The Lord Himself sets up this sort of covenant—a last will and testament. THE NEW COVENANT IS THE NEW TESTAMENT OF CHRIST’S BLOOD. Christ Himself dies, the Son of God dies, and so His Last Will and Testament, the Supper of His body and blood, is in effect for the forgiveness of your sins until the end of time. In fact, all the salvation covenants always required the death of the Testator, God Himself, the Son of God, who was making these promises. Whether it was to Adam and Eve, to Abraham, Isaac, or Jacob, to David, to Jeremiah, His death was a foregone conclusion—planned from before the creation of the World, to redeem you and me from sin and death.

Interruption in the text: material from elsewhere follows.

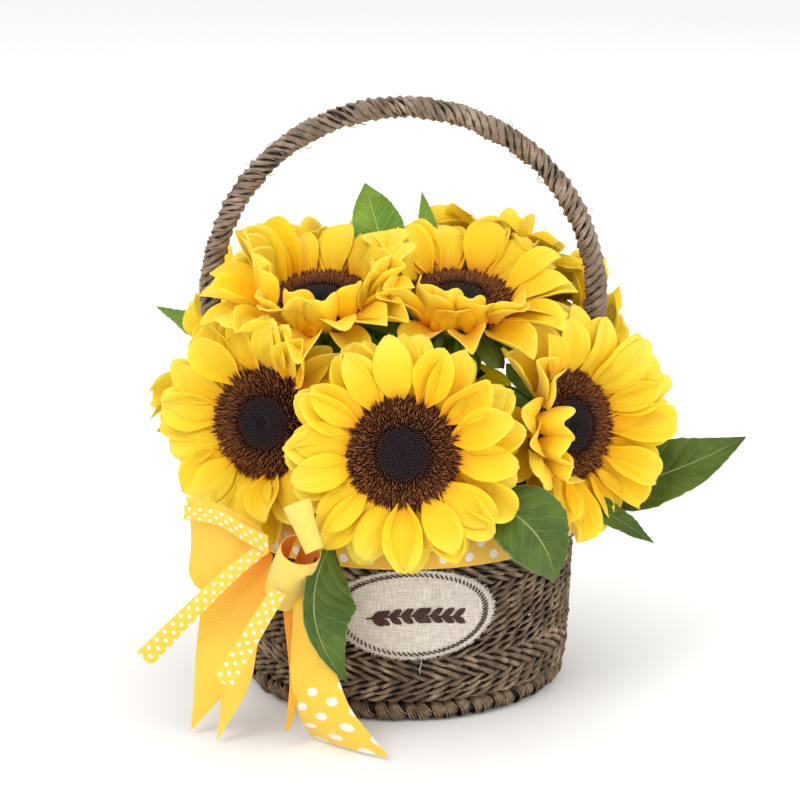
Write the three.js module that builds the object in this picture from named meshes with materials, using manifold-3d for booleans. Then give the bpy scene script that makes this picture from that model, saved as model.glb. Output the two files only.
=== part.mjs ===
// A gift basket of cut sunflowers, in millimetres, +Z up, front towards -Y.
// The origin is the middle of the basket's underside, on the surface it stands on.
import * as THREE from 'three';
import { mergeVertices } from 'three/addons/utils/BufferGeometryUtils.js';
import Module from 'manifold-3d';

const wasm = await Module();
wasm.setup();

// Clearances and mesh steps
const GAP = 0.3;
const CARVE_GAP = 0.5;
const MERGE_STEP = 1e-4;
const ROUND_STEPS = 32;
const TRIM_STEP = 0.5;

// Basket
const FOOT = { radius: 81.6, tube: 6 };
const BASE = { radius: 74.8, height: 8 };
const WALL = { bottom: 12.4, top: 83.7, lowRadius: 88.2, highRadius: 91.8, thickness: 6 };
const RIM = { radius: 90, tube: 3.9, height: 88 };
const LINER = { lowRadius: 62, highRadius: 66, bottom: 8.4, top: 84, thickness: 1.2 };
const FOAM = { lowRadius: 60.2, highRadius: 64.2, top: 92, segments: 28 };

// Hoop handle: a half circle on two legs that lean in and go down inside the wall
const HOOP = { radius: 101, middle: 205, rope: 7, sides: 8, steps: 44, arcs: 16, room: 2 };
const LEG = [[98, 172], [89, 134], [80.5, 100], [77.7, 84], [74.4, 13]];
const LASHING = { x: 76.7, height: 66, rise: 12, thickness: 2.6, reach: 6.5, slack: 0.6, arcs: 6 };

// Flower head, measured along and out from its own axis
const DISC = { radius: 28, underRadius: 25, flatRadius: 17, rise: 2.5, edge: 0.5, depth: 6, segments: 18 };
const COLLAR = {
  inner: 29.4,
  notch: 53,
  tip: 61,
  petals: 14,
  baseHeight: -3.5,
  crown: 5,
  bend: 0.75 * Math.PI,
  thick: 4,
  thin: 2,
};
const CUP = { radius: 22, shoulder: 17.6, neck: 5, top: -6.4, middle: -11.4, bottom: -20, segments: 16 };
const STEM = { radius: 3.8, sides: 7, steps: 10, straight: 14, foot: 32, spread: 0.42, overFoam: 4, inCup: 4 };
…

And on the night He was betrayed, the very Day He was delivered over to death, He established the thing that Christians throughout history have tried to decrease or shift or change or hide or even redefine! Gospel is faithful He causes it to endure for you! The eternal, ever-living God established it the Day of His Death for you. The days are coming, declares the LORD, when I will make with the House of Israel and the House of Judah a New Testament…I will forgive their iniquity, and their sin I will remember no more. That’s what you have in His Supper.
He would have this NEW TESTAMENT OF His BLOOD be within you, yours by faith, written upon your heart. The very thing from which you ought to fear, love, and trust in Him above all things. He places it there. “I will put My Word within them, and I will write it upon their hearts.” This New Testament, whereby He forgives our iniquity and remembers our sin no more—“My blood given and shed for you” (“the New Testament in My blood”)—He places into your mouth, to be received into your heart by faith. And so then, since THE NEW COVENANT IS THE NEW TESTAMENT OF CHRIST’S BLOOD, “let us draw near with a true heart in full assurance of faith, having our hearts sprinkled from an evil conscience, our bodies also washed with pure water.”